CFD Modeling of the Solar Two Central Tower System Receiver
thesisposted on 06.08.2018 by Simone Pastura
In order to distinguish essays and pre-prints from academic theses, we have a separate category. These are often much longer text based documents than a paper.
Nowadays, CSP technologies cannot compete on price, for example, with photovoltaics (solar panels), which have been subjected to a huge growth in these last years because of the falling prices of the panels and a much smaller operating cost, as well as exceptionally subsidized, especially in our Country. Concentrated Solar Power system requires cost reduction and increased efficiency to make a breakthrough in the energy market. Paying attention to central tower systems, these ones allow higher concentrations than parabolic troughs and therefore show high potential in that perspective for future deployment.
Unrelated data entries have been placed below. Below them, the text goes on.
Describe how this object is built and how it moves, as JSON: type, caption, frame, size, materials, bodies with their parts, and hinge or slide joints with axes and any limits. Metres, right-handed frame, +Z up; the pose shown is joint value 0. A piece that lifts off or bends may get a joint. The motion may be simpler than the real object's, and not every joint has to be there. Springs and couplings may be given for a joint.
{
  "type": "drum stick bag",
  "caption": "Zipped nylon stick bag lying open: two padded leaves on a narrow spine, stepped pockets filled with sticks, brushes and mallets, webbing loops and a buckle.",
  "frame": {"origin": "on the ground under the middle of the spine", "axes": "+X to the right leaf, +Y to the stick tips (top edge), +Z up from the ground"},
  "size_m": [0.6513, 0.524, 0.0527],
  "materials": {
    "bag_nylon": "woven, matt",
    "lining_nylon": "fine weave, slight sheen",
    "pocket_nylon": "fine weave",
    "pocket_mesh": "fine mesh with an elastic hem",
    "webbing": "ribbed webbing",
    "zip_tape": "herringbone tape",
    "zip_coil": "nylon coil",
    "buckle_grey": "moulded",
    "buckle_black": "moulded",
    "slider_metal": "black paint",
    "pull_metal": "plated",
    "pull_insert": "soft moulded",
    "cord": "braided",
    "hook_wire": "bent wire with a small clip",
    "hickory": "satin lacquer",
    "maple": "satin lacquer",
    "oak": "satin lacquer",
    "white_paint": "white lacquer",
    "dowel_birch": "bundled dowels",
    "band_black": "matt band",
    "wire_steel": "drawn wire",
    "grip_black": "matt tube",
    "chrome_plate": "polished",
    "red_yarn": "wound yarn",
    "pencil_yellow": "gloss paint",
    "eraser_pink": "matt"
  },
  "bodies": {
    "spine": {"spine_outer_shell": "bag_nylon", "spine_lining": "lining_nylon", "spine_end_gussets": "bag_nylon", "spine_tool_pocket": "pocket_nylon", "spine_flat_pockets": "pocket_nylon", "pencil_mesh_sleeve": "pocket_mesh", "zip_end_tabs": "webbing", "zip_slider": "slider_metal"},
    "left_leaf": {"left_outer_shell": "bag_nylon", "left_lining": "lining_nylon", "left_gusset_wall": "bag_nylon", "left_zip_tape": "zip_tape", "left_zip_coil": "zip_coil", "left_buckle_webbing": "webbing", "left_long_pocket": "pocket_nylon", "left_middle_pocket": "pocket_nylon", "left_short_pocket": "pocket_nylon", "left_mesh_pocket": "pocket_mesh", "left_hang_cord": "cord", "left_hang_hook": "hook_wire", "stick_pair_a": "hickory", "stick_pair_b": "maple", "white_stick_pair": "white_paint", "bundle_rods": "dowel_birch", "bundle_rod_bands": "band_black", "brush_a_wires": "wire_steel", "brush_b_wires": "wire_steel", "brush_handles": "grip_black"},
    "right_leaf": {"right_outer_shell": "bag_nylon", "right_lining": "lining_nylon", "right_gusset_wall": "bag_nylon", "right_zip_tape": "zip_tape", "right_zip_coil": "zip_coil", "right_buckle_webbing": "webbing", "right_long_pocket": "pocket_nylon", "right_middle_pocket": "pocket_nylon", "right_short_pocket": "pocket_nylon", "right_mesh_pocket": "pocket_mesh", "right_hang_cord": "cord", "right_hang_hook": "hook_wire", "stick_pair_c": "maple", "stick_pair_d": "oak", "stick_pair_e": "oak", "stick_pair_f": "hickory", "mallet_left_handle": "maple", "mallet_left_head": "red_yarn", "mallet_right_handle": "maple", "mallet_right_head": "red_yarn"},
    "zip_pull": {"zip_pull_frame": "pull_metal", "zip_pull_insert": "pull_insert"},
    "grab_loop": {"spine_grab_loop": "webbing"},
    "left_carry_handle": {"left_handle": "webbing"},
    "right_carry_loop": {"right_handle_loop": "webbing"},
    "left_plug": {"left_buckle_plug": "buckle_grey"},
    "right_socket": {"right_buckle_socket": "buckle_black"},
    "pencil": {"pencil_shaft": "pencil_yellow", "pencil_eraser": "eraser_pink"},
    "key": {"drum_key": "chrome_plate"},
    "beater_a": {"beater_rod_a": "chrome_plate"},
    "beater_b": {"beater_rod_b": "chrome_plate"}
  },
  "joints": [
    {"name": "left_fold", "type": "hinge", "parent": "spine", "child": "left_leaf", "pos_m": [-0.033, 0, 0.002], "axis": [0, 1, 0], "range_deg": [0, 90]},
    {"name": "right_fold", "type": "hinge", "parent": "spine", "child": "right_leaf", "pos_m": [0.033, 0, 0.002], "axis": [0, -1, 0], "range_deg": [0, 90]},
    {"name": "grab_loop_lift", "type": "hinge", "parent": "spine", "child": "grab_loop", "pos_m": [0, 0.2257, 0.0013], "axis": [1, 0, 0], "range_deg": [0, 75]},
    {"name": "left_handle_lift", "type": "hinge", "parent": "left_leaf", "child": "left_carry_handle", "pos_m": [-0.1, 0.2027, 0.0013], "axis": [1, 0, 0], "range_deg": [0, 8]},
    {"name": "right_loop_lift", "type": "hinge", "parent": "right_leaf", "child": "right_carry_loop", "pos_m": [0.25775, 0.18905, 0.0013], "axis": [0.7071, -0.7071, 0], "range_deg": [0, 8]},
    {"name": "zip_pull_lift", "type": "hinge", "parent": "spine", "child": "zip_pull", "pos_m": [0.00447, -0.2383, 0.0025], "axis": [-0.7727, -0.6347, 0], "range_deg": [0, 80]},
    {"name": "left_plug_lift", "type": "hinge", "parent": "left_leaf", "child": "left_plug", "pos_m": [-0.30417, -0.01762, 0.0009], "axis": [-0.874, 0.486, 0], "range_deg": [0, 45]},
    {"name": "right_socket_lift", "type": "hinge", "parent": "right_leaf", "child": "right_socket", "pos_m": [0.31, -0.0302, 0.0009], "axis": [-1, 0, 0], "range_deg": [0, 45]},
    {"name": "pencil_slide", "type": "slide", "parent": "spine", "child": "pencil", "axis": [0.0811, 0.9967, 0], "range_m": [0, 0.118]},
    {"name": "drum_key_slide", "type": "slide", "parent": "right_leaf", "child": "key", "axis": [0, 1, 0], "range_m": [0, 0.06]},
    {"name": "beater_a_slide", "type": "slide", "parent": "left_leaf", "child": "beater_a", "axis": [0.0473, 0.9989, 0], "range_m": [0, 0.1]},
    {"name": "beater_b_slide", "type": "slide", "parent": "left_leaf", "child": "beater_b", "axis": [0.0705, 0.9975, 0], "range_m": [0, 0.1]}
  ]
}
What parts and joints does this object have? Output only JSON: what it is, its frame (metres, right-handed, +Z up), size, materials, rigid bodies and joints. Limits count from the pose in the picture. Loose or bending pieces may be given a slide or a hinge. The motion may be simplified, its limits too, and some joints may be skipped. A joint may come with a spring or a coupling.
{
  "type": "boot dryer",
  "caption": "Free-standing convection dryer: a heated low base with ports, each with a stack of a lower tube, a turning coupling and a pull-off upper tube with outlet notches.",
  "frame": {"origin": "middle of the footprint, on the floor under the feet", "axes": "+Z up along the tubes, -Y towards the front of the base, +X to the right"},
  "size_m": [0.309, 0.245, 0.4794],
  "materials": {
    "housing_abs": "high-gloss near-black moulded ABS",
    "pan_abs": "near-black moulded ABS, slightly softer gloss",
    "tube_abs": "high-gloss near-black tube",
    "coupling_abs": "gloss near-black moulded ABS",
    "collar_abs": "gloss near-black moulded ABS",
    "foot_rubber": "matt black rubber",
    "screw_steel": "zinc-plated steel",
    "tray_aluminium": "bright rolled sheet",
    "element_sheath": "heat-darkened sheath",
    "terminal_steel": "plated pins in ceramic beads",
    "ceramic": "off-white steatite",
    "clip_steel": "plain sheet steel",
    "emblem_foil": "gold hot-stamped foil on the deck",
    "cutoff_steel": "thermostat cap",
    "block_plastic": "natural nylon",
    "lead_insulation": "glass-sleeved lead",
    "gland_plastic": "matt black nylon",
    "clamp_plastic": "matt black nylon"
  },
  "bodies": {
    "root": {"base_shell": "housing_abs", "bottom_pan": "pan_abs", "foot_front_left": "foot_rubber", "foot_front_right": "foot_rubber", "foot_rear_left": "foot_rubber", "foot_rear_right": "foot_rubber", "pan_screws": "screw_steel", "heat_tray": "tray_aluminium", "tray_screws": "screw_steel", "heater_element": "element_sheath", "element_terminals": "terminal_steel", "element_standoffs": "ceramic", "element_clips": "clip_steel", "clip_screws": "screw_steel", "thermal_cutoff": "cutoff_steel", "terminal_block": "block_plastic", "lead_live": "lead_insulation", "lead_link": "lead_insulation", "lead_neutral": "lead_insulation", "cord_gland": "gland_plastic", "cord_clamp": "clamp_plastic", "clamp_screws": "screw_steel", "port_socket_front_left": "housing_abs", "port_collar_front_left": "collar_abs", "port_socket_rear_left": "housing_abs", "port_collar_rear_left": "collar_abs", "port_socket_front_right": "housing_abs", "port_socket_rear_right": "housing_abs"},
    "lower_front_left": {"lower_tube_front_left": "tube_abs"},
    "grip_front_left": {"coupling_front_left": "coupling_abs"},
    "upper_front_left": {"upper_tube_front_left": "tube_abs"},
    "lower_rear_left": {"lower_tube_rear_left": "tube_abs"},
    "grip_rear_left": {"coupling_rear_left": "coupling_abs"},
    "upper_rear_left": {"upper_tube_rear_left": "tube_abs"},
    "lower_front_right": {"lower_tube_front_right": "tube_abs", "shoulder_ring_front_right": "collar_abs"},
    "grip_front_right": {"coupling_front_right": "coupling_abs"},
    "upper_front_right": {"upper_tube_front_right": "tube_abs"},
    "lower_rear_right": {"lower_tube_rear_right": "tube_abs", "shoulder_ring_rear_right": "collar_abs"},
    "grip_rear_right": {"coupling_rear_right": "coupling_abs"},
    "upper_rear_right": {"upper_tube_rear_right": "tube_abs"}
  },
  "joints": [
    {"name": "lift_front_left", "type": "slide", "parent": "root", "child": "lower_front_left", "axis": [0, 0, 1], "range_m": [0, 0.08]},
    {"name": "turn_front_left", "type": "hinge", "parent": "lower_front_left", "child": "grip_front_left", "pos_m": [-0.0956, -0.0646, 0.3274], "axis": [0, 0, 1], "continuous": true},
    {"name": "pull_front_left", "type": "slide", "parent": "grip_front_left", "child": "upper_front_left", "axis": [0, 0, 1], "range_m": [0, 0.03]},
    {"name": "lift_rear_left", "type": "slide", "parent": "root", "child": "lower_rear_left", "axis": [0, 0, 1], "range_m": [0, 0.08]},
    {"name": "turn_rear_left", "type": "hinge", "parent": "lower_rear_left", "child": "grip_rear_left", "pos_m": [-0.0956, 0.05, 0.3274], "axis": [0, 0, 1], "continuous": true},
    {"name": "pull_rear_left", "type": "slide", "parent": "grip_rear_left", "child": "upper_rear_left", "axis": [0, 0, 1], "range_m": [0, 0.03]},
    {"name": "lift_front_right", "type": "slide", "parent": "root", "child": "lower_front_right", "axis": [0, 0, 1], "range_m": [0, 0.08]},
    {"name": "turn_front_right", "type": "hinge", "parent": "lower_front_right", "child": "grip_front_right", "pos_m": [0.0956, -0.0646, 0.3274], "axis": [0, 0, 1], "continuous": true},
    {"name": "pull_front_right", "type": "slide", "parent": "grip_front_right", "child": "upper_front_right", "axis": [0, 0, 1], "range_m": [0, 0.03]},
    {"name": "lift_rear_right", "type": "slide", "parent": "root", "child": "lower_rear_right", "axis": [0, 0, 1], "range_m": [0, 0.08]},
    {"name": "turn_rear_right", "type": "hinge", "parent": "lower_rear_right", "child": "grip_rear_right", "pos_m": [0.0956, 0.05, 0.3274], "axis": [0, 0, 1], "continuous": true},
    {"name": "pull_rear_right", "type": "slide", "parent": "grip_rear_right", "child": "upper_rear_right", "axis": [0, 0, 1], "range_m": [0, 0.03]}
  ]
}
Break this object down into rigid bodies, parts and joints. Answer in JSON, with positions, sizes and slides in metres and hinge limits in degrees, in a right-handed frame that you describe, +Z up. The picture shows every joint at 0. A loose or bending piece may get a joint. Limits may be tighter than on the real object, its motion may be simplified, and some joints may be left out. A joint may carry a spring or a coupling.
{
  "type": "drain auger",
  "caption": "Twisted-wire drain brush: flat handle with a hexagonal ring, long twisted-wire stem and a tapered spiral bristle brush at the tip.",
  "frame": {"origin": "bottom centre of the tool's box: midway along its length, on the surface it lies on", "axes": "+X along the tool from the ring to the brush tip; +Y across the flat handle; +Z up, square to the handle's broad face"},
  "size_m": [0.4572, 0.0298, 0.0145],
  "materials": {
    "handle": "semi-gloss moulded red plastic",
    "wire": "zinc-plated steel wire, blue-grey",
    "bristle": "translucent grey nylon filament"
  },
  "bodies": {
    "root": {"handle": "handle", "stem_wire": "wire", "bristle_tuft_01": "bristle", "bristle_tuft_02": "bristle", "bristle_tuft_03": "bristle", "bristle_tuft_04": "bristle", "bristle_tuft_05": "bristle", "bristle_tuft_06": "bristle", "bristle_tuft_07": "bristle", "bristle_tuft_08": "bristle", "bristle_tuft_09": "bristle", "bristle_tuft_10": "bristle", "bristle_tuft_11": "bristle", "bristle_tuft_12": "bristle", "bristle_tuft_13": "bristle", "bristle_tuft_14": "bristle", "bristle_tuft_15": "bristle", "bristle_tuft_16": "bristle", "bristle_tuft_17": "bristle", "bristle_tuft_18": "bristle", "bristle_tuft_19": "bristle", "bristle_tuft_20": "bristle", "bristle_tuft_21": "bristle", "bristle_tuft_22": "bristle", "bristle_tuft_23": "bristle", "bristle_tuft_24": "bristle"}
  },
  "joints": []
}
CFD modelling is a strong work tool to study geometrically complex engineering problems and, in this case, it can help in the optimization of the design of the receiver. The development and validation of a computational fluid dynamic model of the ‘Solar Two’ central tower system receiver at Sandia National Laboratory (SNL), in Albuquerque (NM) USA, by means of the general purpose CFD software STAR-CCM+, is considered. The verification, benchmark and validation of a purely hydraulic, external flow (air) sub-problem have been approached first (both in 2- and in 3-dimensional analysis), as well as the verification of 3-dimensional, thermal-hydraulic, internal flow (molten salts within the receiver) sub-problem, separately in two different scenarios experimentally studied at SNL. Once the separated analyses have been completed, the coupled external/internal flow simulations of both cited scenarios have been performed: the CFD results are in agreement with those available from employed correlations for smooth cylinders (by Churchill and Achenbach) and from on-site measurements, within the corresponding error bars. The computed convective heat loss (equal to the surface integral of the heat flux from the receiver to the air, subtracted of the radiative part) at statistically stationary state are ≈ 1.5 % (2.2 %) of the incident power on the receiver surface, for scenario #1 (#2).